Even when a judicial review claim could be pursued, it will not automatically be in the sponsor’s best interests to do so. The prospects of success may be low or the cost/benefit ratio unfavourable.
For example, a sponsor may feel that the Home Office has acted unreasonably (irrationally) by revoking a sponsor licence. However, they should note the high legal threshold of unreasonableness, ie they would have to demonstrate to the court that the decision is one that no reasonable body could have come to. It will be necessary to consider each sponsor’s circumstances in detail to make the appropriate assessment of reasonableness.
Therefore, a business must carefully consider, with the help of an experienced legal advisor, as to whether judicial review both could and should be pursued if a sponsorship licence is refused or revoked.
If re-application does not resolve the matter, judicial review may be appropriate. For example, in R (Burnley Trading Company Limited) v SSHD the Administrative Court quashed a refusal to grant a sponsor licence to a college on the grounds of dishonesty. The decision was held to be procedurally flawed and unfair.
However, businesses must be aware of the general unwillingness of the UK courts to interfere with decisions made by the Home Office pertaining to Sponsorship Licences under Tier 2, Tier 5 and Tier 4; the courts take the view that conclusion are reached in pursuance of the Government’s policy to control immigration.
Let’s Talk – The Benefits of Discussion and Negotiation
Many sectors of the UK economy rely on migrant workers to fill positions where skills are in short supply in the UK. A decision to downgrade, suspend or revoke a sponsorship licence is more likely to give rise to a judicial review claim because the impact of such a decision can be devastating to business. For example, a company whose licence has been revoked may have to terminate the Employment of all their current migrant workers and be unable to take on new recruits.
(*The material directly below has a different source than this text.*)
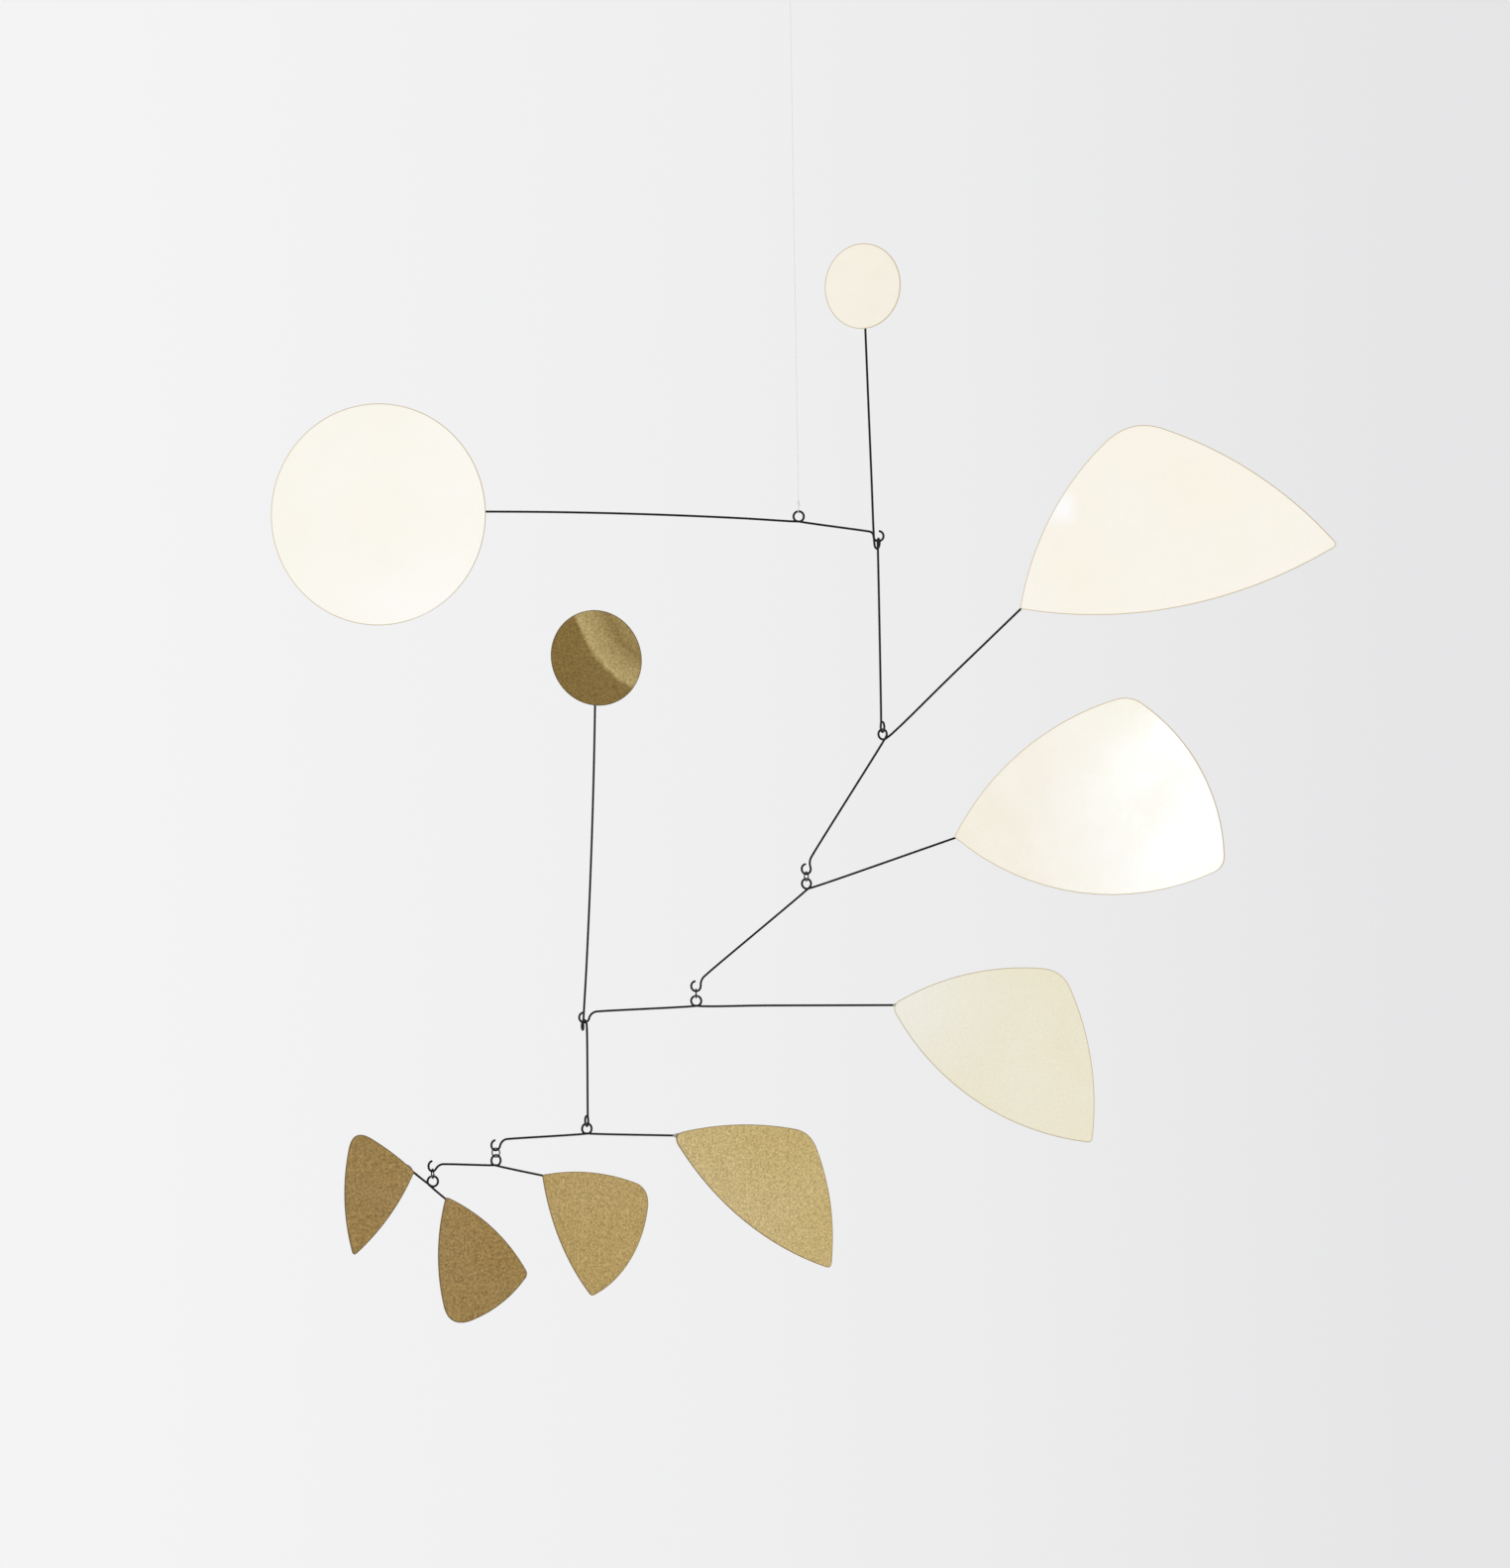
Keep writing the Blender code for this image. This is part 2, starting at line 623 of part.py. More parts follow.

As we have mentioned in previous posts, although the Government is driving through harsh policies aimed at making entry into the UK difficult for non-EEA nationals, their focus is mainly on family members of visa holders or settled individuals, not businesses.
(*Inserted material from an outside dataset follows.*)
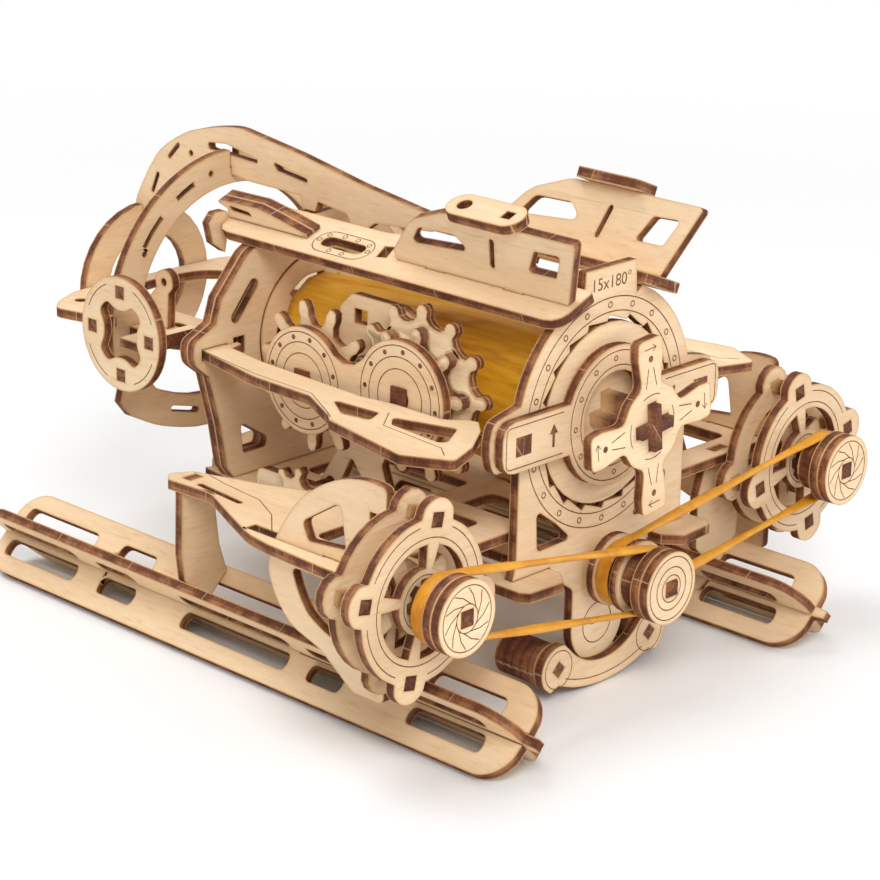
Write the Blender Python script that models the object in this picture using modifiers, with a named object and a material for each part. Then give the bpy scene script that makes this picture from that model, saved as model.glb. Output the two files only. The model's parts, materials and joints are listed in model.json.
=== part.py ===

There has been widespread talk of an economic downturn occurring in 2016, and although the UK economy remains in relatively good shape, the Conservatives will be loath to hinder economic growth without good reason. Therefore, your opportunities to reason and negotiate with the Home Office are solid, and should be explored.
The Investigation Phase
If your sponsorship licence has been downgraded, suspended or revoked, you and your solicitor should carry out a careful investigation as to why it has happened. Only then can you evaluate whether it is worth challenging the decision.
You will need to:
- review carefully the allegations in the decision letter and confirm that the actions or omissions giving rise to the decision contravene the version of the Sponsorship Guidance (SG) as at the date of the decision
- obtain and check versions of the SG at the time of any actions or omissions which form part of the allegations, as well as at the date of the decision
- carry out extensive investigations to ascertain the correctness of the allegations (and any mitigating factors) and take any relevant remedial actions as soon as possible
- obtain as much evidence as possible to rebut the allegations or confirm the mitigating circumstances
- draw up detailed evidence of loss that has, and will continue to arise as a result of the decision—this might include contracts, invoices and letters from relevant third parties
- review whether the SG in force at the time of application was followed
Steps to Take when Discussing Your Case with the Home Office
Once you have gathered all the evidence to challenge the Home Office’s decision to downgrade, suspend or revoke you sponsorship licence, it is imperative that you take the following steps when beginning your negotiations:
- Take note of the name of the person you speak to at the Home Office. You should also document the date, time and content of each conversation.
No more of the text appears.